Tools and fixtures are applications that GM is using additive for. Not only are there time and cost benefits, but by being able to make them with polymers rather than metal, they can be significantly lighter than metal versions.
(Image: Steve Fecht for GM)
And there is another important factor: Ergonomics. Sticking with Cadillac: The Escalade is produced at the Arlington Assembly plant in Texas (along with GM’s other full-size SUVs, the Chevy Tahoe, Suburban, and GMC Yukon). To prep the plant for production of the current-generation vehicles, GM invested approximately $1.4 billion in the plant, everything from 1,450 new robots to laser scanners to precisely locate the positions on body panels where piecing is required for assembly.

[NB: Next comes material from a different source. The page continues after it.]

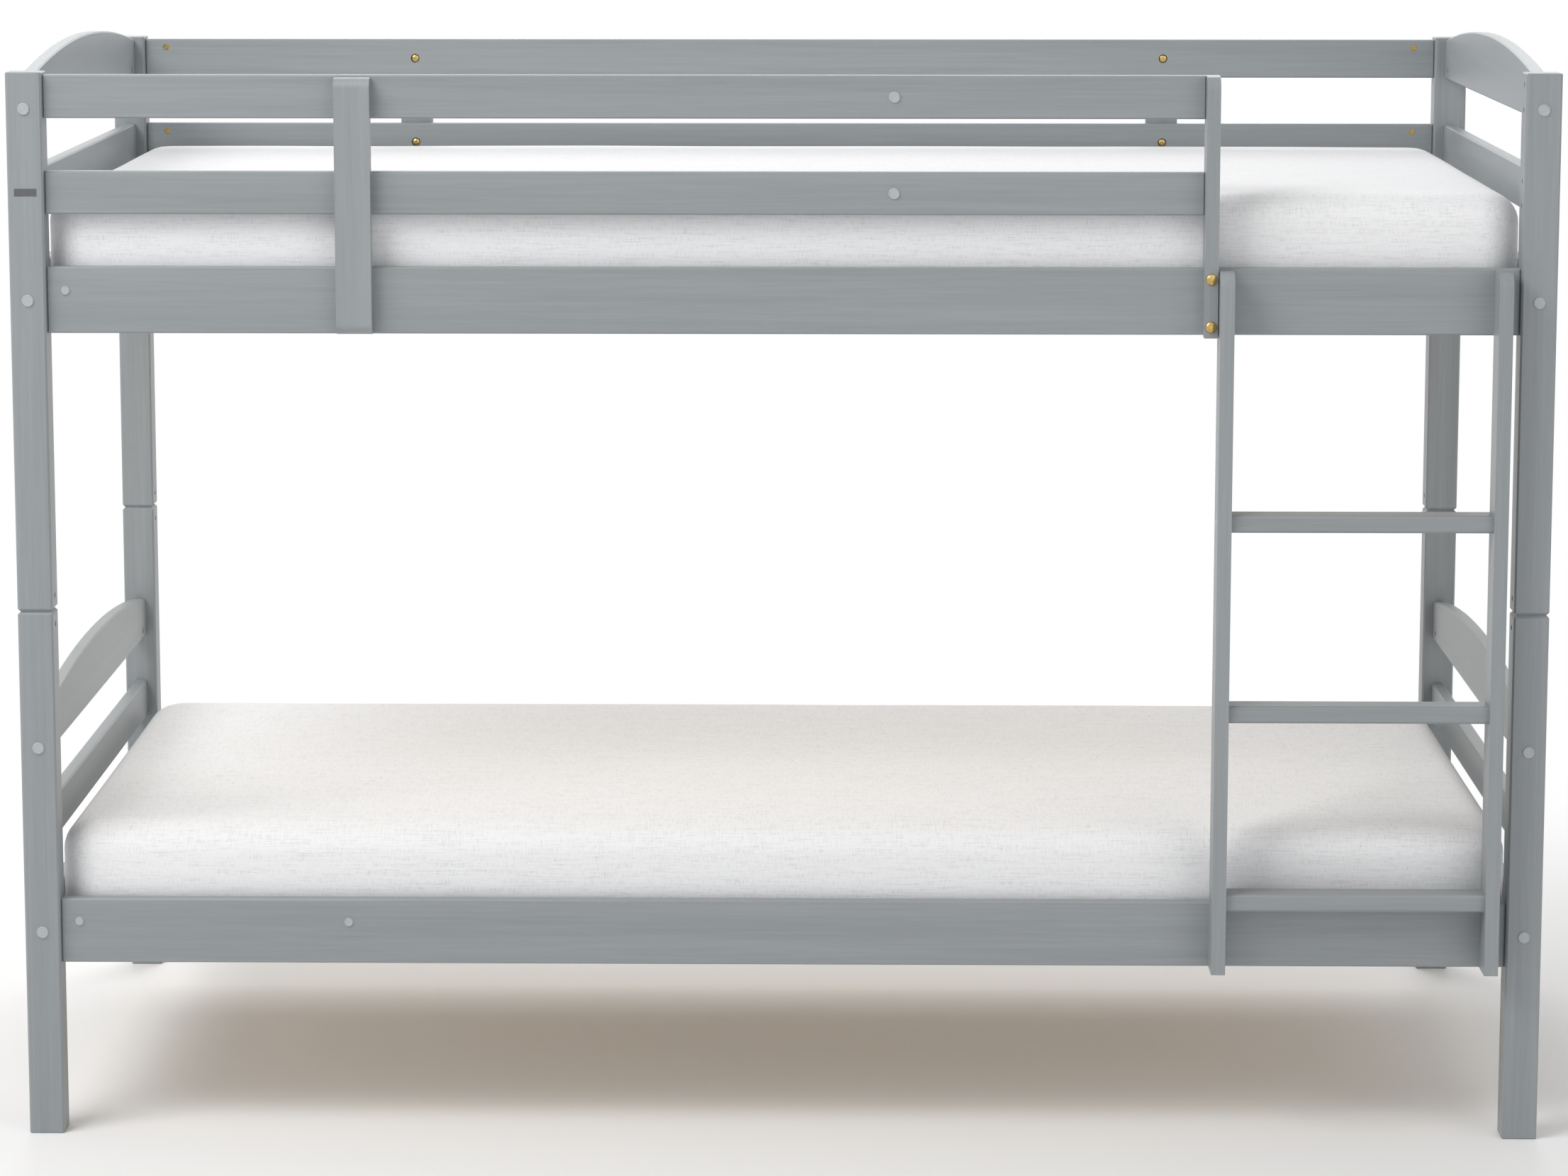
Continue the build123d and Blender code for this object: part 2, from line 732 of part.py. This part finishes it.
# Fastenings, each kind a group of its own
end_bolts = [end_bolt(end, row, z) for end, row in corners for z in end_bolt_heights]
rail_bolts = [rail_bolt(end, row, z) for end, row in corners for z in side_rail_bolt_heights]
guard_corners = [(end, row) for end, row in corners if (end, row) != (ends["right"], rows["front"])]
guard_bolts = [rail_bolt(end, row, z) for end, row in guard_corners for z in guard_bolt_heights]
upright_bolts = [upright_bolt(middle) for middle in guard_middles.values()]

pieces["post_caps"] = post_caps()
pieces["end_panel_bolts"] = bolts_with_pocket_heads(end_bolts)
pieces["side_rail_bolts"] = bolts_with_pocket_heads(rail_bolts)
pieces["guard_rail_bolts"] = bolts_with_pocket_heads(guard_bolts)
pieces["upright_rail_bolts"] = bolts_with_pocket_heads(upright_bolts)
pieces["barrel_nuts"] = barrel_nuts(end_bolts + rail_bolts + guard_bolts + upright_bolts)
pieces["dowels"] = dowels()

ladder_bolt_places = [inner_face(x, -1, z) for x in stile_places for z in ladder_bolt_heights]
brace_bolt_heights = [rail_middle[1], *guard_middles.values()]
brace_bolt_places = [inner_face(-upright_x, -1, z) for z in brace_bolt_heights]
brace_bolt_places += [inner_face(x, 1, z) for x in rear_brace_places.values() for z in brace_bolt_heights]
pieces["ladder_bolts"] = sunk_bolts(ladder_bolt_places, ladder_bolt_length)
pieces["brace_bolts"] = sunk_bolts(brace_bolt_places, brace_bolt_length)
pieces["upright_bolts"] = domed_bolts()
pieces["rung_screws"] = rung_screws()

# The fourth spare ladder hole lies behind the front brace and has no plug
spare_ladder_holes = [
    (-right_stile_x, ladder_bolt_heights[0]),
    (-left_stile_x, ladder_bolt_heights[0]),
    (-right_stile_x, ladder_bolt_heights[1]),
]
plug_faces = [outer_face(x, -1, z) for x, z in spare_ladder_holes]
spare_brace_faces = [outer_face(spare_brace_x, -1, z) for z in guard_middles.values()]
pieces["ladder_hole_plugs"] = round_covers(plug_faces, plug_diameter, plug_height)
pieces["guard_rail_caps"] = round_covers(spare_brace_faces, spare_cap_diameter, cap_height)
pieces["post_joint_pins"] = post_joint_pins()
pieces["mattress_height_mark"] = mattress_height_mark()

for name, piece in pieces.items():
    piece.part.label = name
    export_step(piece.part, f"parts/{name}.step")
print(len(pieces), "pieces")
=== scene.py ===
"""Looks of the grey painted bunk bed: brushed paint, woven mattress covers and small fittings."""

import json
import math

import bmesh
import bpy
from mathutils import Matrix, Vector, noise


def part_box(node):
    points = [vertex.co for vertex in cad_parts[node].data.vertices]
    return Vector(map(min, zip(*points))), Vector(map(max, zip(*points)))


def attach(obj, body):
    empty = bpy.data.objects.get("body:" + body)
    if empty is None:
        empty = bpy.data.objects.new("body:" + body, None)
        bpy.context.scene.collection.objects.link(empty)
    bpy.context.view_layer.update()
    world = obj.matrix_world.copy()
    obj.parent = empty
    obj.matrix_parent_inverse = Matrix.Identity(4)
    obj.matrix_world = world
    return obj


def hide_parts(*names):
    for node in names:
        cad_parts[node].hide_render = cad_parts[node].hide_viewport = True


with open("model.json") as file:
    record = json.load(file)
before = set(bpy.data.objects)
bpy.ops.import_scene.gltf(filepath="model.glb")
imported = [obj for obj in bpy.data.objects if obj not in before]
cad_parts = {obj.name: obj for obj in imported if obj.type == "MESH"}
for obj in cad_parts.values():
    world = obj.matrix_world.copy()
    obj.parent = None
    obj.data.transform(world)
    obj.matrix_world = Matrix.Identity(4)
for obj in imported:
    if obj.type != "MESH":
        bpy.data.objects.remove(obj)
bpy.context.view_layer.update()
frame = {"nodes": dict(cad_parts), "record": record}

nodes = frame["nodes"]
bodies = {"upper_mattress": "upper_pad", "lower_mattress": "lower_pad"}


# Materials

def new_material(name):
    """A material with its shader and its Object coordinates, ready for a pattern."""
    material = bpy.data.materials.new(name)
    material.use_nodes = True
    tree = material.node_tree
    shader = tree.nodes["Principled BSDF"]
    place = tree.nodes.new("ShaderNodeTexCoord")
    return material, tree, shader, place


def linear(red, green, blue):
    """A colour given as it shows on a screen, 0 to 255, in linear light."""
    def channel(value):
        value /= 255
        return value / 12.92 if value <= 0.04045 else ((value + 0.055) / 1.055) ** 2.4
    return (channel(red), channel(green), channel(blue), 1)


def stretched_noise(tree, place, scale, detail=4, rough=0.55):
    """Noise drawn out along an axis by unlike scales, as brush marks and threads are."""
    mapping = tree.nodes.new("ShaderNodeMapping")
    mapping.inputs["Scale"].default_value = scale
    tree.links.new(place.outputs["Object"], mapping.inputs["Vector"])
    texture = tree.nodes.new("ShaderNodeTexNoise")
    texture.inputs["Scale"].default_value = 1
    texture.inputs["Detail"].default_value = detail
    texture.inputs["Roughness"].default_value = rough
    tree.links.new(mapping.outputs["Vector"], texture.inputs["Vector"])
    return texture


def ramp(tree, source, low, high, start=0.3, end=0.7):
    """Colours from low to high as a texture's value goes from start to end."""
    colours = tree.nodes.new("ShaderNodeValToRGB")
    colours.color_ramp.elements[0].position = start
    colours.color_ramp.elements[0].color = low
    colours.color_ramp.elements[1].position = end
    colours.color_ramp.elements[1].color = high
    tree.links.new(source, colours.inputs["Fac"])
    return colours


def bump(tree, shader, height, strength, distance):
    relief = tree.nodes.new("ShaderNodeBump")
    relief.inputs["Strength"].default_value = strength
    relief.inputs["Distance"].default_value = distance
    tree.links.new(height, relief.inputs["Height"])
    tree.links.new(relief.outputs["Normal"], shader.inputs["Normal"])


def mix_values(tree, first, second, operation="MULTIPLY"):
    node = tree.nodes.new("ShaderNodeMath")
    node.operation = operation
    tree.links.new(first, node.inputs[0])
    tree.links.new(second, node.inputs[1])
    return node.outputs[0]


paint_low = linear(139, 144, 146)
paint_high = linear(152, 157, 160)


def grey_paint(name, grain_scale):
    """Semi-gloss paint over brushed pine, with its fine lines along the board."""
    material, tree, shader, place = new_material(name)
    grain = stretched_noise(tree, place, grain_scale, detail=6, rough=0.6)
    broad = stretched_noise(tree, place, tuple(value * 0.12 for value in grain_scale), detail=2)
    both = mix_values(tree, grain.outputs["Fac"], broad.outputs["Fac"], "ADD")
    half = tree.nodes.new("ShaderNodeMath")
    half.operation = "MULTIPLY"
    half.inputs[1].default_value = 0.5
    tree.links.new(both, half.inputs[0])
    colours = ramp(tree, half.outputs[0], paint_low, paint_high, 0.32, 0.66)
    tree.links.new(colours.outputs["Color"], shader.inputs["Base Color"])
    rough = tree.nodes.new("ShaderNodeMapRange")
    rough.inputs["To Min"].default_value = 0.36
    rough.inputs["To Max"].default_value = 0.5
    tree.links.new(grain.outputs["Fac"], rough.inputs["Value"])
    tree.links.new(rough.outputs["Result"], shader.inputs["Roughness"])
    shader.inputs["Specular IOR Level"].default_value = 0.5
    bump(tree, shader, grain.outputs["Fac"], 0.14, 0.0005)
    return material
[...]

But another thing that they did was use additive to produce some 100 different tools used in the plant. Previously, these tools were made with aluminum. And while aluminum is light, a given tool that is handled by a worker would weigh between 10 and 40 pounds. It wouldn’t take too long before “aluminum is light” would seem an absurd statement.
So, using a nylon carbon fiber composite, tools are made that weigh a more manageable three pounds.
Roma has been at GM since 1993. He’s had a variety of roles, including race engine team manager for the Cadillac CTS-V racing program. He’s worked on the Camaro, Corvette, GTO.
So, when he says of additive, “It’s exciting stuff,” it is clear that this is something that is more than a run-of-the-mill addition to the design, engineering, and production tool set.